Paulo Chávez, Daniel Francisco Barco Rondan, Bledi Celiku, Arthur Galego Mendes, Steven Michael Pennings and Elena Resk

No 10900, Policy Research Working Paper Series from The World Bank

Abstract: This paper uses the World Bank Long-Term Growth Model and extensions to study Peru’s long-term growth prospects and its potential to attain high-income economy status. Under a business-as-usual baseline, Peru’s potential GDP growth declines slowly from 2.1 to 1.7 percent over the next two decades, due mostly to demographic factors. In this baseline, it takes more than half a century to reach high income status. To accelerate growth, the paper considers moderate and ambitious reform scenarios for the non-resource sector through faster total factor productivity (TFP) growth, human capital growth, and higher investment rates. The ambitious reform path accelerates growth to an average of 4.3 percent in the simulation period (2024–50), allowing Peru to reach high-income status by 2045. The paper also considers a Global Green Transition scenario, where Peru takes advantage of higher global demand for copper from clean technologies.
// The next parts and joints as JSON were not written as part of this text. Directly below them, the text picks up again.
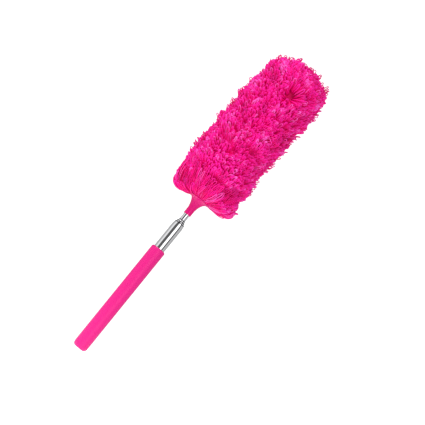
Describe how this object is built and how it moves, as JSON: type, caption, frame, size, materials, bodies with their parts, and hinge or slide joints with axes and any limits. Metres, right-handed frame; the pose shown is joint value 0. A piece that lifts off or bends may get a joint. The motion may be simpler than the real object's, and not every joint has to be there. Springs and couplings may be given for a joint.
{
  "type": "feather duster",
  "caption": "Hand duster with a round head of looped microfibre yarn on a telescopic chrome pole and a straight plastic grip.",
  "frame": {"origin": "centre of the flat face at the closed end of the grip", "axes": "+Z along the pole from the grip's closed end to the tip of the duster head; X and Y across it"},
  "size_m": [0.122, 0.122, 0.587],
  "materials": {
    "grip_plastic": "satin moulded pink plastic",
    "neck_plastic": "glossy moulded pink plastic",
    "chrome": "bright chrome plate on drawn steel tube",
    "plug_plastic": "natural white moulded plastic",
    "spring_bronze": "rolled spring bronze sheet",
    "ferrule_brass": "turned brass",
    "screw_steel": "zinc-plated steel",
    "core_plastic": "extruded white plastic",
    "backing_cloth": "woven polyester backing cloth",
    "tie_cord": "twisted polyester cord",
    "microfibre": "looped microfibre yarn pile"
  },
  "bodies": {
    "handle": {"grip": "grip_plastic", "pole_tube_1": "chrome", "end_plug_1": "plug_plastic"},
    "slider_2": {"friction_spring_2": "spring_bronze"},
    "section_2": {"pole_tube_2": "chrome", "end_plug_2": "plug_plastic", "stop_ferrule_2": "ferrule_brass"},
    "slider_3": {"friction_spring_3": "spring_bronze"},
    "section_3": {"pole_tube_3": "chrome", "end_plug_3": "plug_plastic", "stop_ferrule_3": "ferrule_brass"},
    "slider_4": {"friction_spring_4": "spring_bronze"},
    "section_4": {"pole_tube_4": "chrome", "end_plug_4": "plug_plastic", "stop_ferrule_4": "ferrule_brass", "tip_insert": "plug_plastic", "neck_screw": "screw_steel", "neck": "neck_plastic", "core_rod": "core_plastic", "core_cap": "core_plastic", "sleeve": "backing_cloth", "gather_tie": "tie_cord", "top_knot": "tie_cord", "fringe_hem": "microfibre", "fringe_row_01": "microfibre", "fringe_row_02": "microfibre", "fringe_row_03": "microfibre", "fringe_row_04": "microfibre", "fringe_row_05": "microfibre", "fringe_row_06": "microfibre", "fringe_row_07": "microfibre", "fringe_row_08": "microfibre", "fringe_row_09": "microfibre", "fringe_row_10": "microfibre", "fringe_crown": "microfibre"}
  },
  "joints": [
    {"name": "slide_2", "type": "slide", "parent": "handle", "child": "slider_2", "axis": [0, 0, 1], "range_m": [0, 0.222]},
    {"name": "swivel_2", "type": "hinge", "parent": "slider_2", "child": "section_2", "pos_m": [0, 0, 0.02], "axis": [0, 0, 1], "continuous": true},
    {"name": "slide_3", "type": "slide", "parent": "section_2", "child": "slider_3", "axis": [0, 0, 1], "range_m": [0, 0.2175]},
    {"name": "swivel_3", "type": "hinge", "parent": "slider_3", "child": "section_3", "pos_m": [0, 0, 0.028], "axis": [0, 0, 1], "continuous": true},
    {"name": "slide_4", "type": "slide", "parent": "section_3", "child": "slider_4", "axis": [0, 0, 1], "range_m": [0, 0.2135]},
    {"name": "swivel_4", "type": "hinge", "parent": "slider_4", "child": "section_4", "pos_m": [0, 0, 0.036], "axis": [0, 0, 1], "continuous": true}
  ]
}
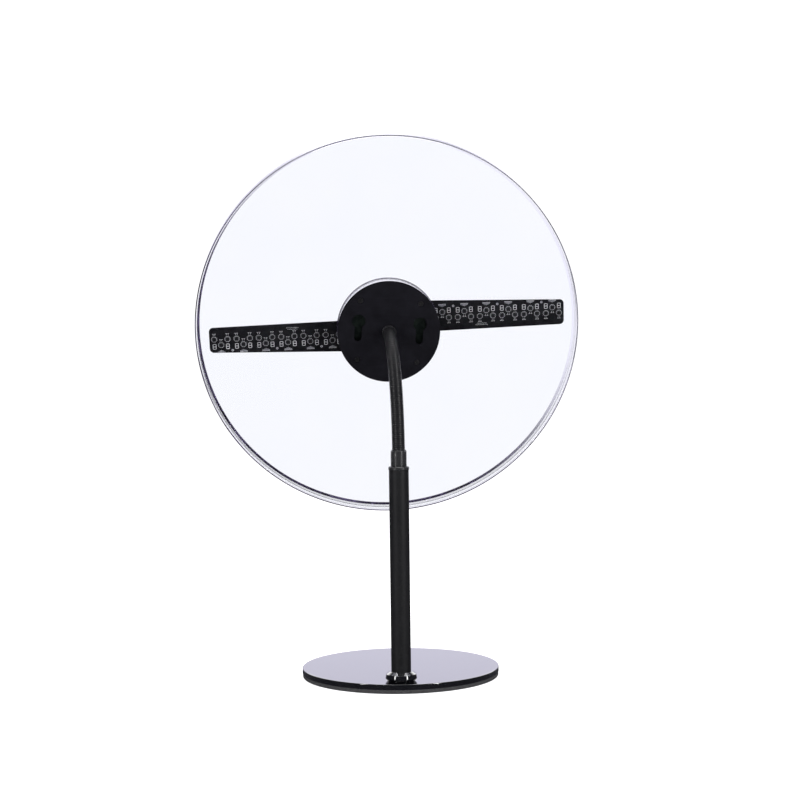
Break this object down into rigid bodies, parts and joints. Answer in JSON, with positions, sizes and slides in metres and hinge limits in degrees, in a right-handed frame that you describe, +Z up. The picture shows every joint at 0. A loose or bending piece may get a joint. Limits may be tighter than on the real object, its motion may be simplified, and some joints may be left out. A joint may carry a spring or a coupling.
{
  "type": "hologram fan display",
  "caption": "LED blade hologram fan spinning inside a clear round cover, held by a gooseneck on a desk stand with a round base.",
  "frame": {"origin": "centre of the base underside", "axes": "+Z up, display faces -Y, pole and hub rear face toward +Y"},
  "size_m": [0.4508, 0.234, 0.6372],
  "materials": {
    "gloss_black": "gloss",
    "pad_grey": "matte",
    "satin_black": "satin",
    "matte_black": "matte",
    "hose_black": "satin",
    "dark_steel": "satin",
    "clear_acrylic": "polished",
    "board_black": "matte",
    "board_green": "matte",
    "led_white": "gloss",
    "steel": "brushed",
    "aluminium": "satin",
    "copper": "enamelled",
    "ferrite": "matte",
    "lead_black": "matte"
  },
  "bodies": {
    "stand": {"base_pad": "pad_grey", "base_plate": "gloss_black", "pole_flange": "gloss_black", "pole_tube": "satin_black", "pole_plug": "steel", "pole_lead": "lead_black", "base_washer": "steel", "base_screw": "steel", "pole_collar": "satin_black", "neck_ferrule": "dark_steel", "dc_inlet": "matte_black", "button_housing": "matte_black", "hose_link_0": "hose_black"},
    "power_button": {"power_button": "satin_black"},
    "neck_link_1": {"hose_link_1": "hose_black"},
    "neck_link_2": {"hose_link_2": "hose_black"},
    "neck_link_3": {"hose_link_3": "hose_black"},
    "neck_link_4": {"hose_link_4": "hose_black"},
    "neck_link_5": {"hose_link_5": "hose_black"},
    "head": {"hose_link_6": "hose_black", "hub_rear_plate": "matte_black", "hub_tray": "matte_black", "control_board": "board_green", "hub_connector": "dark_steel", "connector_nut": "steel", "rear_cover": "clear_acrylic", "rear_cover_rim": "clear_acrylic", "rear_cover_neck": "clear_acrylic", "rear_cover_flange": "clear_acrylic", "front_cover": "clear_acrylic", "front_cover_rim": "clear_acrylic", "bearing_tube": "aluminium", "bearing_rear": "steel", "bearing_front": "steel", "stator_core": "dark_steel", "stator_coils": "copper", "power_coil_fixed": "copper", "hub_screw_1": "dark_steel", "hub_screw_2": "dark_steel", "hub_screw_3": "dark_steel", "hub_screw_4": "dark_steel"},
    "rotor": {"motor_shaft": "steel", "shaft_clip": "steel", "rotor_cup": "dark_steel", "magnet_ring": "ferrite", "power_coil_turning": "copper", "blade_carrier": "matte_black", "blade_1": "board_black", "blade_2": "board_black", "led_row_1": "led_white", "led_row_2": "led_white", "rotor_cap": "matte_black", "driver_board": "board_green", "cap_screw_1": "steel", "cap_screw_2": "steel", "cap_screw_3": "steel", "cap_screw_4": "steel"}
  },
  "joints": [
    {"name": "neck_tilt_1", "type": "hinge", "parent": "stand", "child": "neck_link_1", "pos_m": [0.00016, 0.09385, 0.287], "axis": [0.9999, -0.0001, -0.0132], "range_deg": [-20, 8]},
    {"name": "neck_sway_1", "type": "hinge", "parent": "neck_link_1", "child": "neck_link_2", "pos_m": [0.00065, 0.09391, 0.31099], "axis": [0, 1, 0.0051], "range_deg": [-12, 12]},
    {"name": "neck_tilt_2", "type": "hinge", "parent": "neck_link_2", "child": "neck_link_3", "pos_m": [0.00155, 0.09334, 0.33497], "axis": [0.9989, 0.0024, -0.0469], "range_deg": [-20, 8]},
    {"name": "neck_sway_2", "type": "hinge", "parent": "neck_link_3", "child": "neck_link_4", "pos_m": [0.00295, 0.09089, 0.35879], "axis": [0, 0.9849, 0.1729], "range_deg": [-12, 12]},
    {"name": "neck_tilt_3", "type": "hinge", "parent": "neck_link_4", "child": "neck_link_5", "pos_m": [0.00496, 0.08368, 0.38149], "axis": [0.9955, 0.0443, -0.0839], "range_deg": [-20, 8]},
    {"name": "neck_sway_3", "type": "hinge", "parent": "neck_link_5", "child": "head", "pos_m": [0.00723, 0.06774, 0.39891], "axis": [0, 0.5394, 0.842], "range_deg": [-12, 12]},
    {"name": "rotor_spin", "type": "hinge", "parent": "head", "child": "rotor", "pos_m": [0.00908, 0.0425, 0.40838], "axis": [-0.0539, 0.9725, -0.2267], "continuous": true},
    {"name": "button_press", "type": "slide", "parent": "stand", "child": "power_button", "axis": [0, 1, 0], "range_m": [0, 0.0012], "stiffness_N_per_m": 600, "springref_m": -0.002}
  ],
  "couplings": [
    {"joint": "neck_tilt_2", "follows": "neck_tilt_1", "ratio": 1},
    {"joint": "neck_sway_2", "follows": "neck_sway_1", "ratio": 1},
    {"joint": "neck_tilt_3", "follows": "neck_tilt_1", "ratio": 1},
    {"joint": "neck_sway_3", "follows": "neck_sway_1", "ratio": 1}
  ]
}
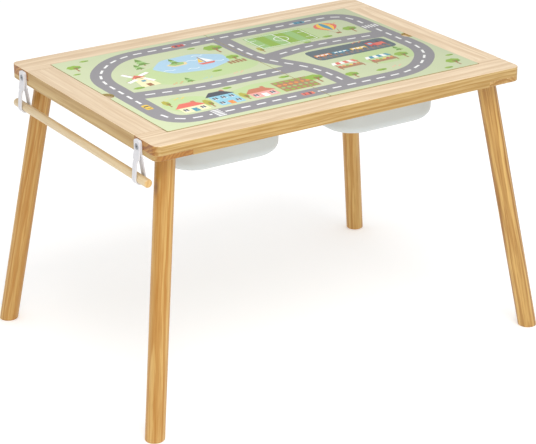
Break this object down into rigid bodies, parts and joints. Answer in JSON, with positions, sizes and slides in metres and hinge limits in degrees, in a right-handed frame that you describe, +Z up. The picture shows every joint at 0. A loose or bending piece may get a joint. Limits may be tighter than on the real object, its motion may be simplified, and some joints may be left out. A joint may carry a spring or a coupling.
{
  "type": "kids table with storage",
  "caption": "Low rectangular play table on splayed round legs, with lift-out printed boards over hanging storage bins and a paper-roll dowel in strap loops at one end.",
  "frame": {"origin": "on the floor, under the middle of the table", "axes": "+Z up; +X along the length of the top, away from the paper-roll dowel; +Y across it, away from the front"},
  "size_m": [0.7864, 0.5622, 0.4775],
  "materials": {
    "frame_pine": "clear satin lacquer on straight-grained pine",
    "inner_pine": "planed, bare",
    "leg_pine": "clear satin lacquer on turned pine",
    "dowel_wood": "sanded, bare",
    "printed_board": "fibreboard with a matt printed film",
    "bin_plastic": "translucent moulded plastic",
    "strap_leather": "white coated strap",
    "zinc_steel": "zinc plated"
  },
  "bodies": {
    "frame": {"front_rail": "frame_pine", "back_rail": "frame_pine", "left_end_board": "frame_pine", "right_end_board": "frame_pine", "centre_rail": "inner_pine", "front_left_cleat": "inner_pine", "front_right_cleat": "inner_pine", "back_left_cleat": "inner_pine", "back_right_cleat": "inner_pine", "left_cleat": "inner_pine", "right_cleat": "inner_pine", "front_left_leg": "leg_pine", "front_right_leg": "leg_pine", "back_left_leg": "leg_pine", "back_right_leg": "leg_pine", "front_strap": "strap_leather", "back_strap": "strap_leather", "strap_screws": "zinc_steel", "strap_washers": "zinc_steel", "leg_hanger_bolts": "zinc_steel", "leg_insert_nuts": "zinc_steel", "cleat_screws": "zinc_steel", "centre_rail_screws": "zinc_steel", "corner_screws": "zinc_steel"},
    "left_bin": {"left_bin": "bin_plastic"},
    "left_lid": {"left_lid": "printed_board"},
    "right_bin": {"right_bin": "bin_plastic"},
    "right_lid": {"right_lid": "printed_board"},
    "roll_dowel": {"roll_dowel": "dowel_wood"}
  },
  "joints": [
    {"name": "left_bin_lift", "type": "slide", "parent": "frame", "child": "left_bin", "axis": [0, 0, 1], "range_m": [0, 0.14]},
    {"name": "left_lid_lift", "type": "slide", "parent": "left_bin", "child": "left_lid", "axis": [0, 0, 1], "range_m": [0, 0.15]},
    {"name": "right_bin_lift", "type": "slide", "parent": "frame", "child": "right_bin", "axis": [0, 0, 1], "range_m": [0, 0.14]},
    {"name": "right_lid_lift", "type": "slide", "parent": "right_bin", "child": "right_lid", "axis": [0, 0, 1], "range_m": [0, 0.15]},
    {"name": "roll_dowel_slide", "type": "slide", "parent": "frame", "child": "roll_dowel", "axis": [0, 1, 0], "range_m": [-0.44, 0.44]}
  ]
}
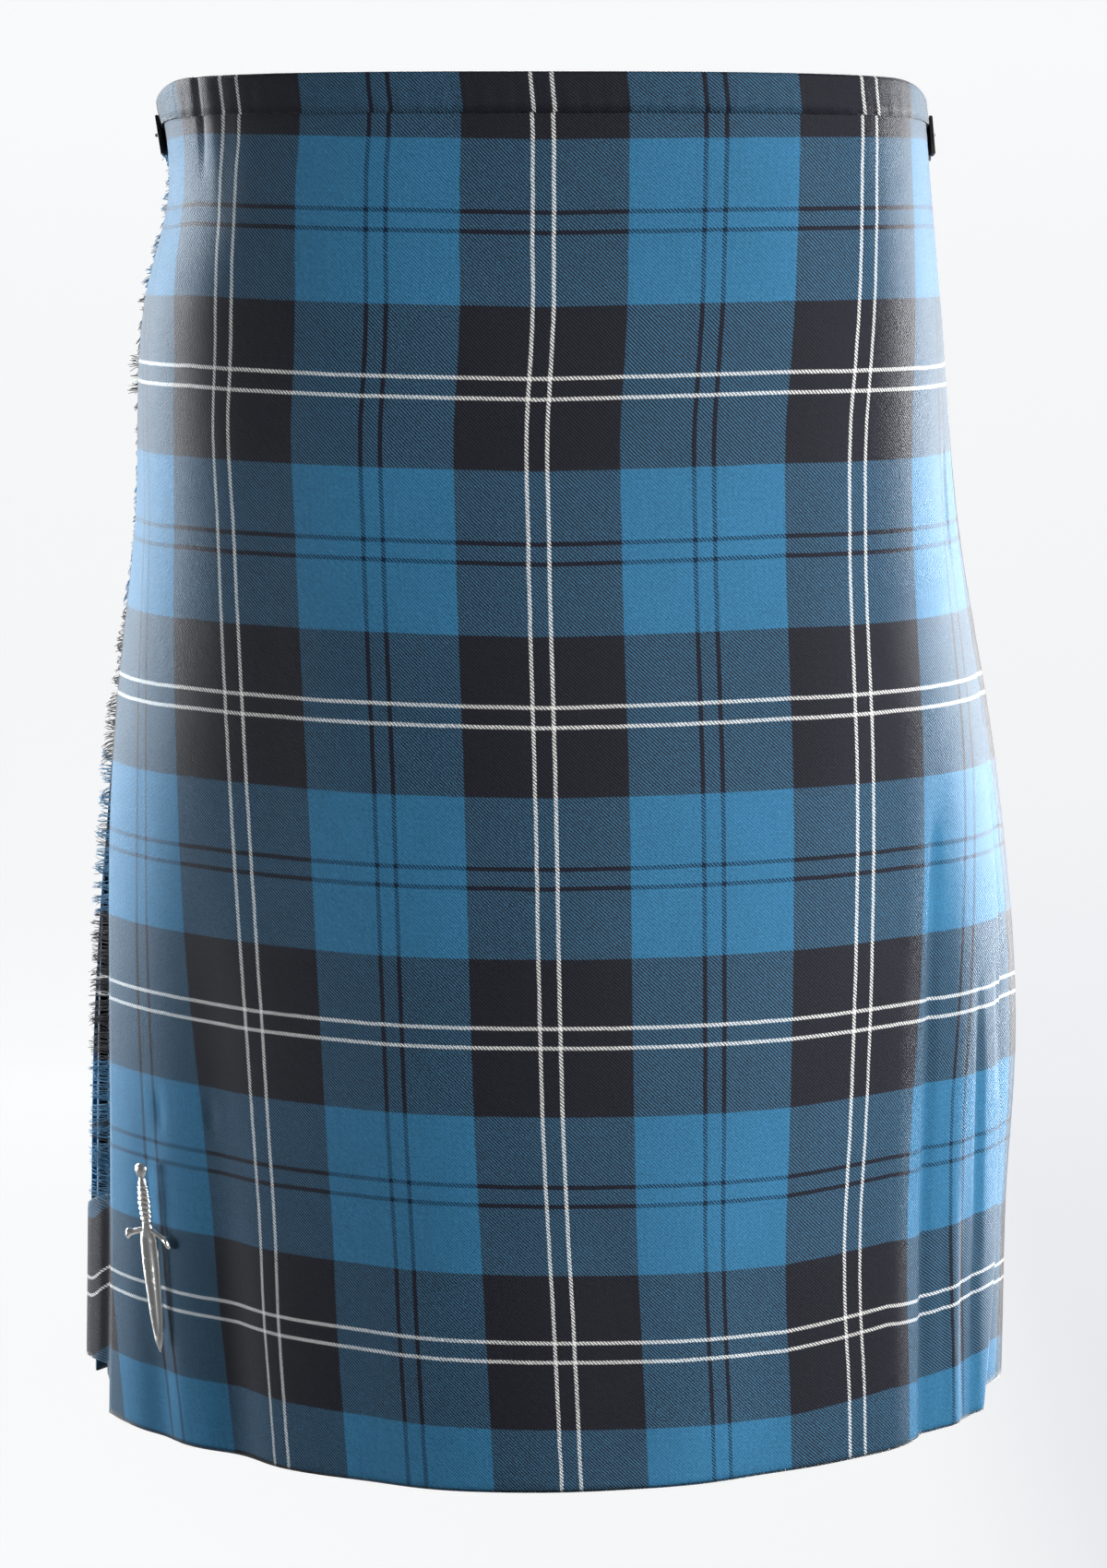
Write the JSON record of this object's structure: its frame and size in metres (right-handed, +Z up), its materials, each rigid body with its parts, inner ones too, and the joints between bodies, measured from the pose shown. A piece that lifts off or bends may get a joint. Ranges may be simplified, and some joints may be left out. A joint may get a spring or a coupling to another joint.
{
  "type": "scottish kilt",
  "caption": "Tartan kilt in its worn shape with a flat over apron in front, a fringed edge with a dagger-shaped pin, knife pleats round the back, and a strap and buckle at each hip.",
  "frame": {"origin": "centre of the waist opening, half way down the waistband, where the wearer's waist holds the kilt up", "axes": "+Z up towards the waist's top edge, -Y towards the front (the over apron), +X towards the wearer's left"},
  "size_m": [0.4231, 0.3397, 0.61],
  "materials": {
    "tartan": "matt wool twill, blue and black check with white and navy lines",
    "waistband_tartan": "matt wool twill, the same tartan",
    "fringe_thread": "loose wool threads, coloured by the tartan's bands",
    "black_leather": "smooth, satin",
    "polished_metal": "polished, with dark recesses on the pin"
  },
  "bodies": {
    "root": {"over_apron": "tartan", "under_apron": "tartan", "pleats": "tartan", "over_apron_band": "waistband_tartan", "under_apron_band": "waistband_tartan", "pleats_band": "waistband_tartan", "over_apron_fringe": "fringe_thread", "right_strap": "black_leather", "right_buckle_chape": "black_leather", "right_buckle": "polished_metal", "right_buckle_tongue": "polished_metal", "left_strap": "black_leather", "left_buckle_chape": "black_leather", "left_buckle": "polished_metal", "left_buckle_tongue": "polished_metal", "kilt_pin": "polished_metal", "kilt_pin_needle": "polished_metal"}
  },
  "joints": []
}
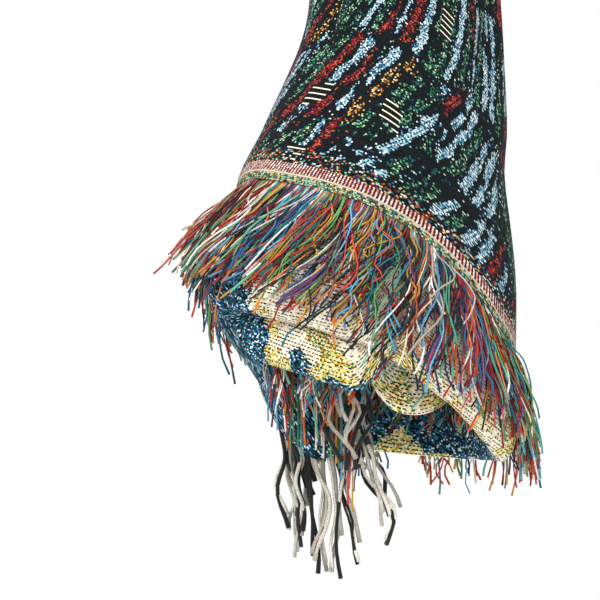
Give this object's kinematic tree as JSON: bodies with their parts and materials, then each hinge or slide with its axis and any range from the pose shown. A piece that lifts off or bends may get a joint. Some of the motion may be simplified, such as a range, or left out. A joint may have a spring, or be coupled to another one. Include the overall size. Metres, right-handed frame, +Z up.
{
  "type": "woven throw blanket",
  "caption": "Fringed tapestry-woven throw blanket, folded over, rolled loosely and hanging from its gathered top fold, with a slanting fringed hem and a free corner below.",
  "frame": {"origin": "the middle of the gathered top edge, where the throw is held up", "axes": "+Z up along the hang, -Y towards the front, +X to the right as seen from the front"},
  "size_m": [0.2063, 0.1497, 0.6299],
  "materials": {
    "woven_cloth": "matt jacquard-woven cotton, dark face and pale reverse",
    "hem_fringe": "matt cotton yarn ends in many colours",
    "side_fringe": "matt thick cotton yarn ends, off-white and black"
  },
  "bodies": {
    "root": {"cloth": "woven_cloth", "outer_hem_fringe": "hem_fringe", "inner_hem_fringe": "hem_fringe", "outer_side_fringe": "side_fringe", "inner_side_fringe": "side_fringe"}
  },
  "joints": []
}
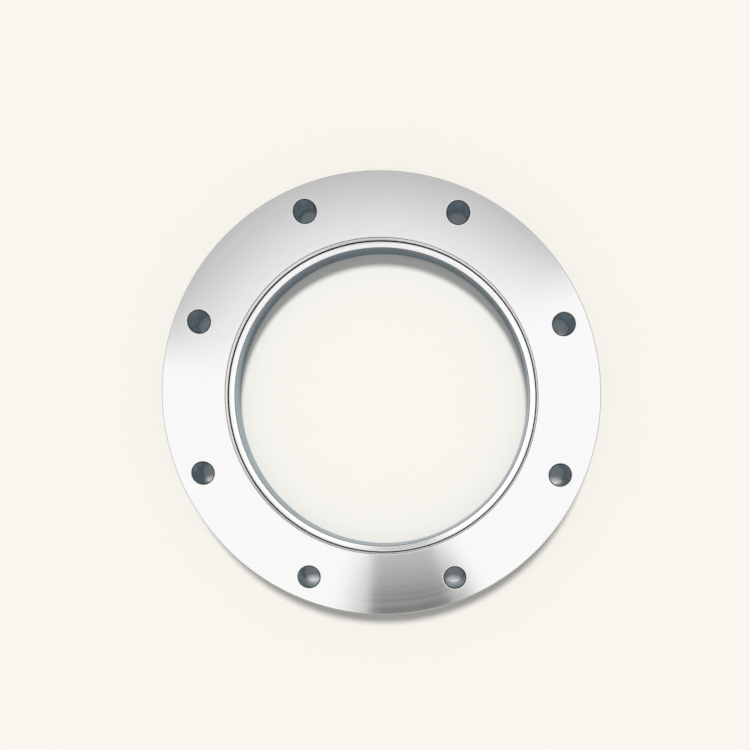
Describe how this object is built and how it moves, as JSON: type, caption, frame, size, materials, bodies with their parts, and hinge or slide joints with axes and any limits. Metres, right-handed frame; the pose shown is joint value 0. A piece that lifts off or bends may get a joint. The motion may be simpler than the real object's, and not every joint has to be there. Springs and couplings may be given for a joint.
{
  "type": "iso-f vacuum flange",
  "caption": "Flat steel ring flange for vacuum pipework, with a flat sealing face, a through bore, a stepped socket for a welded tube and a circle of bolt holes.",
  "frame": {"origin": "centre of the sealing face, which is the lower face, at the foot of the bore's axis", "axes": "+Z along the bore's axis from the sealing face to the socket for the tube; +X midway between two bolt holes"},
  "size_m": [0.225, 0.225, 0.016],
  "materials": {
    "turned_steel": "stainless steel, finely turned faces with concentric tool marks and small broken edges"
  },
  "bodies": {
    "root": {"flange": "turned_steel"}
  },
  "joints": []
}
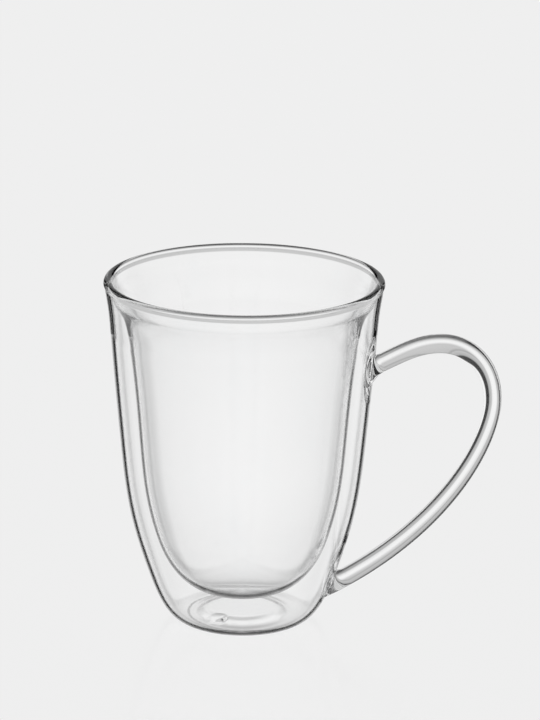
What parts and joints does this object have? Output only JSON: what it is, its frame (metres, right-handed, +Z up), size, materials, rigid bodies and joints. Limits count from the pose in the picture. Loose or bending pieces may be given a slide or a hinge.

In that scenario, higher copper prices, greater exploration, improved mining technology, and reinvested copper windfalls increase baseline growth to 3.1 percent by 2035. If Peru were able to harness the global green transition and implement ambitious reforms in the non-resource sector, growth could accelerate to an average of 5 percent, and the country could reach high-income status by 2042.